If a #11 kg# object moving at #15 ms^-1# slows down to a halt after moving #225 m,# what is the coefficient of kinetic friction of the surface that the object was moving over?

1 Answer
Jan 19, 2016

Answer:

The coefficient of friction is related to the force acting on the object to accelerate (decelerate) it and the normal force: #mu =F/F_N = 5.5/107.8=0.05#.

Explanation:

First we need to calculate the acceleration (deceleration) of the object:

#v^2 = u^2 + 2 ad#

#0^2 = 15^2 -2*a*225#

#a = 0.5 ms^-2#

Now we have an acceleration and a mass and want to find a force... hmm, that sounds a lot like Newton's Second Law to me!

#F=ma=11*0.5=5.5 N#

This is the actual magnitude of the frictional force.

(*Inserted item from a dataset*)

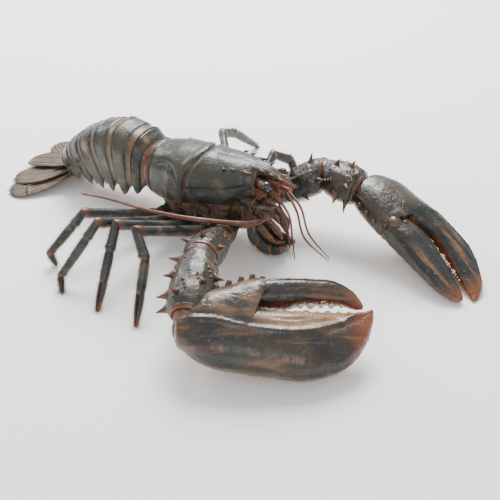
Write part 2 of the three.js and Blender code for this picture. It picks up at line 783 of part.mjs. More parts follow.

The coefficient of friction is defined as:

#mu =F/F_N# where #mu# is the coefficient and #F_N# is the normal force acting. In this case that is the weight force of the object, given by #F_N = mg = 11*9.8 = 107.8 N#

Then #mu =F/F_N = 5.5/107.8=0.05#

Note that a frictional coefficient is a 'dimensionless' number which does not have units (because it is calculated as a force in #N# divided by another force in #N#, so the units cancel).